Gatland felt Davies was lucky to only get a yellow card, and admitted he fears the worst in terms of a citing.

Wales are already without the services of injured locks Luke Charteris and Alun-Wyn Jones, so any period of suspension for Davies could hit second-row resources hard.

“We’ve got to plan, potentially, for him being cited,” Gatland added.

“I’ve seen a replay, and I won’t deny it wasn’t fantastic. Potentially, we have got to prepare for the worst.”

He hailed a “world-class” performance by wing George North, who scored one of Wales’ three tries, while he had sympathy for fly-half Rhys Priestland, who missed two easy penalty kicks.
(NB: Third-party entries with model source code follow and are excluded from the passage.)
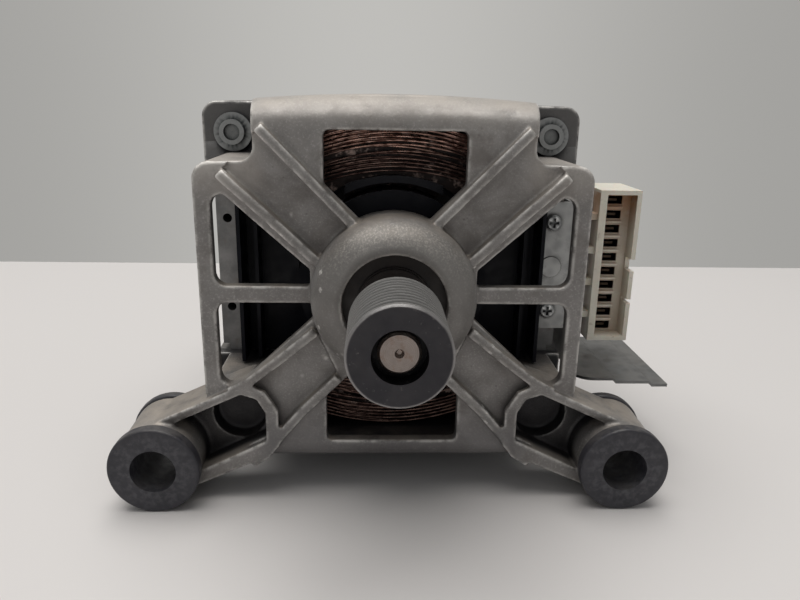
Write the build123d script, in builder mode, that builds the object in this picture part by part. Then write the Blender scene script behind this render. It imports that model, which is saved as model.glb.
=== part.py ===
from build123d import *
import math
import os

# Brushed two-pole motor of a washing machine, seen from its pulley end along +Y.
# Units are millimetres. X is to the right, Y runs to the rear, Z is up.
# The origin lies on the rotor axis, in the middle plane of the belt.

# Clearances
press_gap = 0.01
seat_gap = 0.05
running_gap = 0.08
soft_gap = 0.3
cut_over = 1.0

# Rotor, and how far the iron and the castings reach past its bore
rotor_d = 61.0
air_gap = 0.7
bracket_side_reach = 24.4
bracket_end_reach = 21.8
bore_d = rotor_d + 2 * air_gap
bracket_half_width = bore_d / 2 + bracket_side_reach
bracket_half_height = bore_d / 2 + bracket_end_reach

# Belt pulley
pulley_d = 24.5
pulley_length = 24.0
groove_count = 9
groove_pitch = 2.34
groove_depth = 1.8
groove_floor = 0.35
groove_flank_angle = 20.0
pulley_counterbore_d = 12.8
pulley_counterbore_depth = 5.0
pulley_edge_chamfer = 0.5
shaft_tip_recess = 2.6

# Shaft
shaft_end_d = 10.0
shaft_front_d = 15.0
shaft_core_d = 17.0
shaft_rear_d = 12.0
shaft_tail_d = 7.0
shaft_tip_chamfer = 0.6
centre_mark_d = 2.2

# Front bracket, the aluminium casting behind the pulley
belt_offset = 37.4
bracket_depth = 39.0
web_thickness = 4.0
bracket_wall = 3.6
crown_rise = 2.6
crown_height = bracket_half_height + crown_rise
crown_edge_rise = 0.9
crown_edge_height = bracket_half_height + crown_edge_rise
top_side_inset = 16.6
top_half_width = bracket_half_width - top_side_inset
top_shelf_inset = 15.6
top_shelf_height = bracket_half_height - top_shelf_inset
bottom_side_inset = 18.1
bottom_half_width = bracket_half_width - bottom_side_inset
low_shelf_inset = 22.0
low_shelf_drop = bracket_half_height - low_shelf_inset
notch_inner_radius = 4.0
notch_outer_radius = 5.0
top_edge_radius = 6.0
side_edge_radius = 2.4
rib_height = 2.2
rib_width = 2.8
channel_recess = 1.4

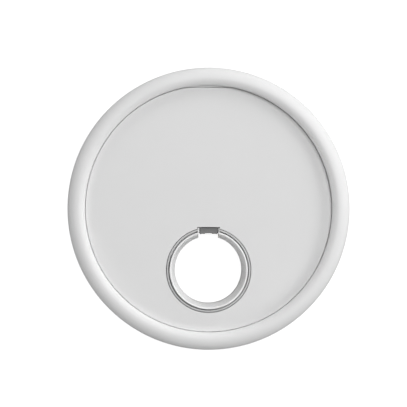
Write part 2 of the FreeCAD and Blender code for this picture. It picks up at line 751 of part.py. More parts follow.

“We shouldn’t have put so much pressure on Rhys with the kicks. He has been out [injured] for a few weeks. It is such a confidence role, but I thought he was excellent in the second half.”

Halfpenny took over kicking duties from Priestland, and he admitted his last-gasp strike as “the hardest kick I’ve had to take in all my life”.

He said: “As soon as it went over the emotion came. Having to deal with the miss against France in the World Cup semi-final, putting that over makes it all worthwhile.”